Dita tampak mencibir. “Bolone Sumanto. Senenge mangan kanca!” (Temannya Sumanto. Sukanya makan teman). Jelas saya terkikik dengan ucapannya yang memang dia adalah asal Purbalingga, Jawa Tengah. Sebagiannya benar, karena memang pondoklah tempatnya teman makan teman.
“Padahal dia juga menikmati indahnya nongkrong di warnet semalam,” tambah yang lain.
Pada saat bersamaan, santri putra pun mendapat hukuman, dijemur di depan asrama putri. Mereka terlihat memakai kalung dari kardus yang bertuliskan “SANTRIWAN NDABLEG! Namun, bukan main-main, santri putra juga harus digundul sebagai hukuman tambahan alias hukuman berat. Hukuman tambahan diberikan karena mereka tidak ikut berjamaah Subuh.

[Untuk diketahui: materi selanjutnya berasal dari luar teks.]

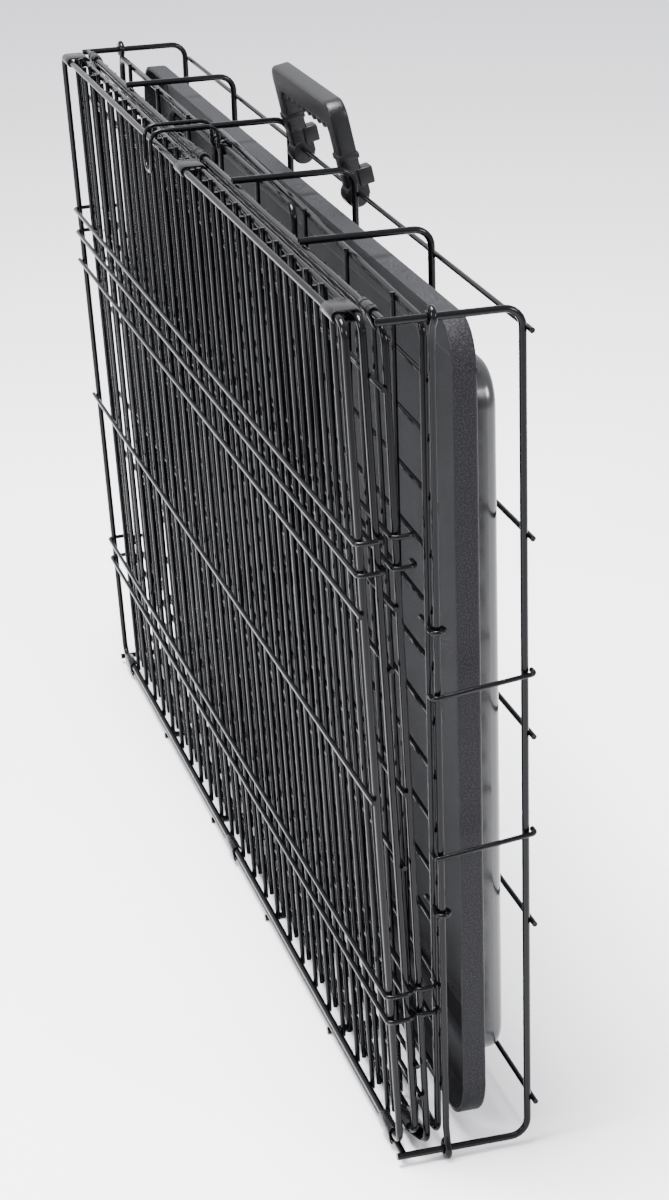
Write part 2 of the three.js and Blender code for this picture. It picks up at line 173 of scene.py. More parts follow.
def finish(name, base, grain, depth, low, high, coat=0.0, specular=0.5):
    """A coated or moulded surface with a little unevenness."""
    material = bpy.data.materials.get(name)
    if material:
        return material
    material = bpy.data.materials.new(name)
    material.use_nodes = True
    nodes, links = material.node_tree.nodes, material.node_tree.links
    shader = nodes["Principled BSDF"]
    shader.inputs["Base Color"].default_value = base
    shader.inputs["Coat Weight"].default_value = coat
    shader.inputs["Coat Roughness"].default_value = 0.12
    shader.inputs["Specular IOR Level"].default_value = specular
    group = nodes.new("ShaderNodeGroup")
    group.node_tree = uneven_coating_group()
    group.inputs["Grain size"].default_value = grain
    group.inputs["Depth"].default_value = depth
    group.inputs["Low"].default_value = low
    group.inputs["High"].default_value = high
    links.new(group.outputs["Roughness"], shader.inputs["Roughness"])
    links.new(group.outputs["Normal"], shader.inputs["Normal"])
    return material


def coated_wire():
    return finish("Gloss coated wire", colours().wire, 260, 0.1, 0.08, 0.18, specular=0.14)


def coated_sheet():
    return finish("Satin coated sheet", colours().sheet, 500, 0.2, 0.2, 0.32, specular=0.22)


def handle_plastic():
    return finish("Handle plastic", colours().handle, 900, 0.25, 0.26, 0.4, specular=0.16)


def smooth_tray_plastic():
    return finish("Smooth tray plastic", colours().tray, 60, 0.04, 0.16, 0.26, specular=0.7)


def grained_tray_plastic():
    """Leather-grained plastic with a painted highlight: the tops of its grain are painted a
    lighter colour.
    """
    fresh = bpy.data.materials.get("Grained tray plastic") is None
    material = finish("Grained tray plastic", colours().tray, 1000, 0.45, 0.4, 0.6, specular=0.1)
    if fresh:
        nodes, links = material.node_tree.nodes, material.node_tree.links
        shader = nodes["Principled BSDF"]
        group = next(n for n in nodes if n.type == "GROUP")
        # Painted highlight: the grain's tops are mixed towards the lighter highlight colour.
        mix = nodes.new("ShaderNodeMix")
        mix.data_type = "RGBA"
        mix.inputs["A"].default_value = colours().tray
        mix.inputs["B"].default_value = colours().tray_grain_highlight
        links.new(group.outputs["Highlight peaks"], mix.inputs["Factor"])
        links.new(mix.outputs["Result"], shader.inputs["Base Color"])
    return material


# ---- modelling helpers -------------------------------------------------------------------


def only(*objs):
    bpy.ops.object.select_all(action="DESELECT")
    for obj in objs:
        obj.select_set(True)
    bpy.context.view_layer.objects.active = objs[0]
    return objs[0]


def settle(obj):
    only(obj)
    bpy.ops.object.transform_apply(location=True, rotation=True, scale=True)
    return obj


def wire(points, radius, bend=0.0, sides=10):
    """A round wire through these points, with its corners bent to that radius (millimetres)."""
    bpy.ops.object.select_all(action="DESELECT")
    bpy.ops.mesh.primitive_plane_add(size=MM, location=points[0])
    obj = bpy.context.object
    bpy.ops.object.mode_set(mode="EDIT")
    bpy.ops.mesh.select_mode(type="VERT")
    bpy.ops.mesh.select_all(action="SELECT")
    bpy.ops.mesh.merge(type="CENTER")
    for before, after in zip(points, points[1:]):
        bpy.ops.mesh.extrude_vertices_move(TRANSFORM_OT_translate={"value": after - before})
    bpy.ops.mesh.select_all(action="DESELECT")
    bpy.ops.object.mode_set(mode="OBJECT")
    if bend:
        corners = {}
        for i in range(1, len(points) - 1):
            into = (points[i] - points[i - 1]).normalized()
            away = (points[i + 1] - points[i]).normalized()
            corners[i] = into.angle(away)
        for i, angle in corners.items():
            if angle < 0.02:
                continue
            near = min(
                range(len(obj.data.vertices)),
                key=lambda k: (obj.matrix_world @ obj.data.vertices[k].co - points[i]).length,
            )
            for vert in obj.data.vertices:
                vert.select = vert.index == near
            bpy.ops.object.mode_set(mode="EDIT")
            bpy.ops.mesh.select_mode(type="VERT")
            bpy.ops.mesh.bevel(
                offset=bend * MM * math.tan(angle / 2), offset_type="OFFSET",
                segments=max(3, round(angle / math.radians(15))), affect="VERTICES",
            )
            bpy.ops.mesh.select_all(action="DESELECT")
            bpy.ops.object.mode_set(mode="OBJECT")
    return round_out(obj, radius, sides)


def round_out(obj, radius, sides):
    """Turns a line of edges into a round wire."""
    only(obj)
    bpy.ops.object.convert(target="CURVE")
    obj = bpy.context.object
    obj.data.dimensions = "3D"
    obj.data.bevel_depth = radius * MM
    obj.data.bevel_resolution = (sides - 4) // 2
    obj.data.use_fill_caps = True
    bpy.ops.object.convert(target="MESH")
    return settle(bpy.context.object)


def straight(start, end, radius, sides=10):
    return wire([start, end], radius, sides=sides)


def row(obj, count, step):
    """obj repeated count times, each moved on by step, in metres."""
    only(obj)
    array = obj.modifiers.new("Row", "ARRAY")
    array.use_relative_offset = False
    array.use_constant_offset = True
    array.constant_offset_displace = step
    array.count = count
    bpy.ops.object.modifier_apply(modifier=array.name)
    return obj


def join(objs):
    only(*objs)
    if len(objs) > 1:
        bpy.ops.object.join()
    return settle(bpy.context.object)


def ring_wire(centre, axis, radius, wire_radius, sides=8, around=20):
    """A closed ring of wire round an axis.  Sizes are in millimetres."""
    bpy.ops.object.select_all(action="DESELECT")
    turn = Vector((0, 0, 1)).rotation_difference(Vector(axis)).to_euler()
    bpy.ops.mesh.primitive_torus_add(
        location=centre, rotation=turn, major_radius=radius * MM, minor_radius=wire_radius * MM,
        major_segments=around, minor_segments=sides,
    )
    return settle(bpy.context.object)


def smooth(obj, angle=40):
    only(obj)
    bpy.ops.object.shade_smooth_by_angle(angle=math.radians(angle))
    return obj


def piece(obj, name, body, nodes, slot, *materials, angle=50):
    """Names a finished piece, paints it and puts it on its body in place of these CAD nodes."""
    obj.name = name
    obj.data.name = name
    obj.data.materials.clear()
    for material in materials:
        obj.data.materials.append(material)
    smooth(obj, angle)
    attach(obj, body)
    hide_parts(*nodes)
    return obj


# ---- panels ------------------------------------------------------------------------------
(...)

Setelah kejadian tersebut, peraturan pondok semakin diperketat dan ternyata tetap ada selanjutnya yang masih tetap dablek. Semakin ketat, bukannya semakin jinak, tapi malah semakin memberontak. Sampai-sampai Umi (Bu Nyai pengasuh pondok) pernah ndawuh;
“Kalau semua santri di pondok itu manutan, jelas pondoknya sepi. Tapi kalau dablek semua, ya bangkrut tenaga pengurusnya.” Begitu ucapan beliau sambil tertawa lucu melihat kami yang berjejer menjalani hukuman.